■ PROVIDED DATA:

## START

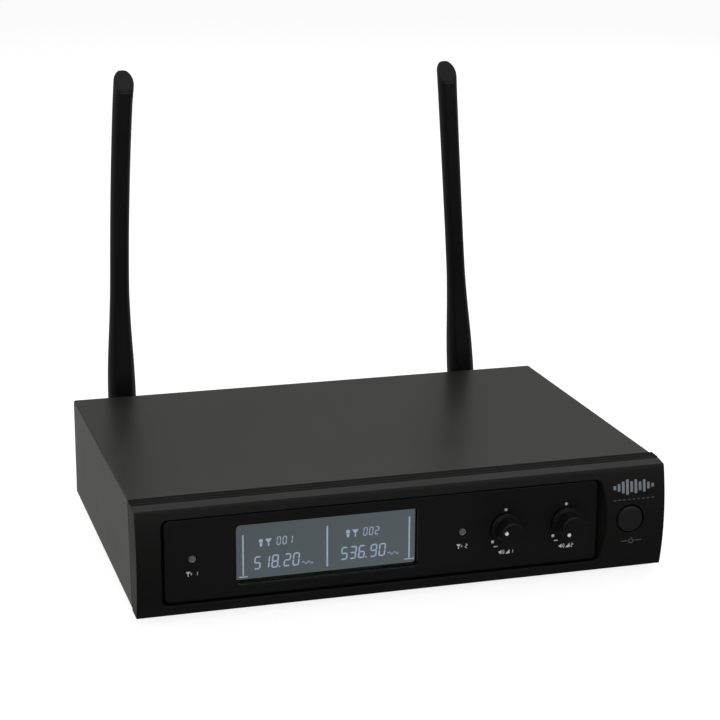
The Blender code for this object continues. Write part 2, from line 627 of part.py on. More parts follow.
for tag, sx in (("a", -1), ("b", 1)):
    x = sx * ANT_X
    jack_body = turned(
        "antenna_connector_" + tag,
        [(0.0, 20.0), (3.6, 20.0), (4.0, 19.5), (4.0, 6.1), (6.0, 6.1), (6.0, 3.6),
         (3.0, 3.6), (3.0, 0.0), (0.0, 0.0)],
        (x, REAR_IN - GAP - 6.1, ANT_Z), "y", NICKEL, steps=24)
    hexnut = rod("antenna_nut_" + tag, 6.8, 1.9, (x, CASE_D + 1.25, ANT_Z), "y",
                 NICKEL, sides=6)
    cut(hexnut, rod("cut_antenna_nut_" + tag, 4.4, 6.0, (x, CASE_D + 1.25, ANT_Z),
                    "y", cutter=True))

    swivel = empty("antenna_%s_swivel_axis" % tag, place(x, CASE_D, ANT_Z),
                   lean=ANT_LEAN[tag])
    reach = ANT_PIVOT_Y - CASE_D
    collar = turned(
        "antenna_collar_" + tag,
        [(0.0, 14.8), (5.4, 14.8), (6.0, 14.2), (6.0, 12.2), (6.8, 11.6),
         (6.8, 3.4), (6.4, 3.0), (4.5, 3.0), (4.5, 13.6), (0.0, 13.6)],
        (0.0, 0.0, 0.0), "y", BLACKENED, parent=swivel, steps=32)
    tongue = box("join_tongue_" + tag, -2.7, 2.7, 14.0, reach, -5.2, 5.2,
                 cutter=True, parent=swivel)
    tip = rod("join_tongue_end_" + tag, 5.2, 5.4, (0.0, reach, 0.0), "x",
              cutter=True, parent=swivel)
    join(collar, tongue, tip)
    cut(collar, rod("cut_tongue_pin_" + tag, 1.9, 20.0, (0.0, reach, 0.0), "x",
                    cutter=True, parent=swivel, sides=16))

    elbow = empty("antenna_%s_elbow_axis" % tag, (0.0, reach * MM, 0.0),
                  parent=swivel)
    blade = whip("antenna_whip_" + tag, elbow, ANT_BOW[tag])
    knuckle = rod("join_knuckle_" + tag, ANT_KNUCKLE_R, 12.4, (0.0, 0.0, 0.0), "x",
                  cutter=True, parent=elbow, sides=32)
    slot = box("cut_fork_" + tag, -3.0, 3.0, -12.0, 12.0, -12.0, 7.2,
               cutter=True, parent=elbow)
    bore = rod("cut_fork_pin_" + tag, 1.8, 20.0, (0.0, 0.0, 0.0), "x",
               cutter=True, parent=elbow, sides=16)
    top = (ANT_TOP - ANT_Z)
    shear = box("cut_tip_" + tag, -12.0, 12.0, -24.0, 24.0, 0.0, 20.0,
                cutter=True, parent=elbow)
    shear.location = Vector((0.0, 3.9, top)) * MM
    shear.rotation_euler = (math.radians(TIP_SLANT), 0.0, 0.0)
    shear.data.transform(Matrix.Translation((0.0, 0.0, 10.0 * MM)))
    join(blade, knuckle)
    cut(blade, slot, bore, shear)
    rod("antenna_pin_" + tag, 1.5, 12.0, (0.0, 0.0, 0.0), "x", ZINC,
        parent=elbow, sides=16)

# ------------------------------------------------- coaxial leads inside
def smooth_path(keys, count):
    """Catmull-Rom points through the route's own points."""
    pts = [Vector(k) for k in keys]
    pts = [pts[0] * 2 - pts[1]] + pts + [pts[-1] * 2 - pts[-2]]
    out = []
    spans = len(pts) - 3
    for n in range(count):
        s = n / (count - 1) * spans
        i = min(int(s), spans - 1)
        t = s - i
        p0, p1, p2, p3 = pts[i:i + 4]
        out.append(0.5 * ((2 * p1) + (p2 - p0) * t
                          + (2 * p0 - 5 * p1 + 4 * p2 - p3) * t * t
                          + (3 * p1 - p0 - 3 * p2 + p3) * t * t * t))
    return out


for tag, sx in (("a", -1), ("b", 1)):
    y_end = REAR_IN - GAP - 6.1 - GAP
    keys = [(sx * ANT_X, y_end, ANT_Z), (sx * ANT_X, y_end - 8.0, ANT_Z),
            (sx * (ANT_X - 2.0), y_end - 16.0, ANT_Z - 3.0),
            (sx * (ANT_X - 5.0), 116.0, ANT_Z - 5.0),
            (sx * (ANT_X - 5.0), 112.6, ANT_Z - 5.0)]
    curve = bpy.data.curves.new("coax_" + tag, "CURVE")
    curve.dimensions = "3D"
    curve.bevel_depth = 1.3 * MM
    curve.bevel_resolution = 2
    curve.use_fill_caps = True
    route = smooth_path(keys, 14)
    sp = curve.splines.new("POLY")
    sp.points.add(len(route) - 1)
    for p, q in zip(sp.points, route):
        w = place(*q)
        p.co = (*w, 1.0)
    ob = bpy.data.objects.new("coax_" + tag, curve)
    parts.objects.link(ob)
    lead = solidified(ob, "coax_" + tag, CABLE)
    smooth(lead)

bpy.context.view_layer.update()
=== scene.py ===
"""Wireless receiver unit: the looks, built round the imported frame.

Shapes are worked out in millimetres in the case's own frame (x from the
middle, y from the lower front edge, z from the underside) and are written to
the shared frame in metres.
"""

import math

import bmesh
import bpy
from mathutils import Matrix, Vector


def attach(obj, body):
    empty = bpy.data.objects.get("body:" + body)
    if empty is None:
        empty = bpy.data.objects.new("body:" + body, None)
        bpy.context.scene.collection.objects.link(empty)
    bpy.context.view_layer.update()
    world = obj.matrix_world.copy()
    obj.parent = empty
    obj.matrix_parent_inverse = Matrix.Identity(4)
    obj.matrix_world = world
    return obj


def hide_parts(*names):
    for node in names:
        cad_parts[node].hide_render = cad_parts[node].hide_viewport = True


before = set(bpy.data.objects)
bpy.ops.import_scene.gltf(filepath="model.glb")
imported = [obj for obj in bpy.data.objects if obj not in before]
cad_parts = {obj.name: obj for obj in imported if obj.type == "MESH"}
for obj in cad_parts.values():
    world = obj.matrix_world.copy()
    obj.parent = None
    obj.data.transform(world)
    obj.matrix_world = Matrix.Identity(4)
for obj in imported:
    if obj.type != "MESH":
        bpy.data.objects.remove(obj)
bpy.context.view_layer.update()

MM = 0.001
FOOT_H = 2.5
Y_MID = 83.45
CASE_W, CASE_D, CASE_H = 210.0, 146.4, 41.8
HALF_W = CASE_W / 2.0
SHEET, GAP = 1.0, 0.3
BULGE = 2.4
PANEL_X, PANEL_Z, PANEL_Y = (-94.2, 77.3), (4.3, 36.5), (0.9, 2.9)
WINDOW_X, WINDOW_Z = (-67.0, 4.0), (8.6, 32.2)
CTRL_Z = 20.8
KNOB_X = {"a": 39.4, "b": 64.4}
KNOB_TURN = {"a": -70.0, "b": -135.0}
LED_X = {"a": -83.6, "b": 22.0}
BUTTON_X, BUTTON_Z, BUTTON_R = 90.4, 20.4, 5.3
ANT_X, ANT_Z, ANT_PIVOT_Y, ANT_TOP = 80.4, 22.0, 169.0, 179.8
ANT_LEAN = {"a": 1.8, "b": -3.75}
ANT_BOW = {"a": -1.6, "b": 0.0}
TIP_SLANT = 48.5
XLR_X, XLR_Z = {"a": -42.0, "b": -8.0}, 21.2
JACK_X, JACK_Z, DC_X, DC_Z = 24.0, 18.0, 52.0, 16.0
FOOT_X, FOOT_Y = 84.0, (22.0, 128.0)
SCREW_X, SCREW_Y = 98.6, (32.0, 122.0)
REAR_IN = CASE_D - SHEET
REACH = ANT_PIVOT_Y - CASE_D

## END

■ TASK:
In the listing above, find the line containing "sp.points.add(len(route) - 1)" and the line containing "obj.parent = None". Output them and every line between, exactly, and nothing else.

■ WRITTEN SOLUTION:
    sp.points.add(len(route) - 1)
    for p, q in zip(sp.points, route):
        w = place(*q)
        p.co = (*w, 1.0)
    ob = bpy.data.objects.new("coax_" + tag, curve)
    parts.objects.link(ob)
    lead = solidified(ob, "coax_" + tag, CABLE)
    smooth(lead)

bpy.context.view_layer.update()
=== scene.py ===
"""Wireless receiver unit: the looks, built round the imported frame.

Shapes are worked out in millimetres in the case's own frame (x from the
middle, y from the lower front edge, z from the underside) and are written to
the shared frame in metres.
"""

import math

import bmesh
import bpy
from mathutils import Matrix, Vector


def attach(obj, body):
    empty = bpy.data.objects.get("body:" + body)
    if empty is None:
        empty = bpy.data.objects.new("body:" + body, None)
        bpy.context.scene.collection.objects.link(empty)
    bpy.context.view_layer.update()
    world = obj.matrix_world.copy()
    obj.parent = empty
    obj.matrix_parent_inverse = Matrix.Identity(4)
    obj.matrix_world = world
    return obj


def hide_parts(*names):
    for node in names:
        cad_parts[node].hide_render = cad_parts[node].hide_viewport = True


before = set(bpy.data.objects)
bpy.ops.import_scene.gltf(filepath="model.glb")
imported = [obj for obj in bpy.data.objects if obj not in before]
cad_parts = {obj.name: obj for obj in imported if obj.type == "MESH"}
for obj in cad_parts.values():
    world = obj.matrix_world.copy()
    obj.parent = None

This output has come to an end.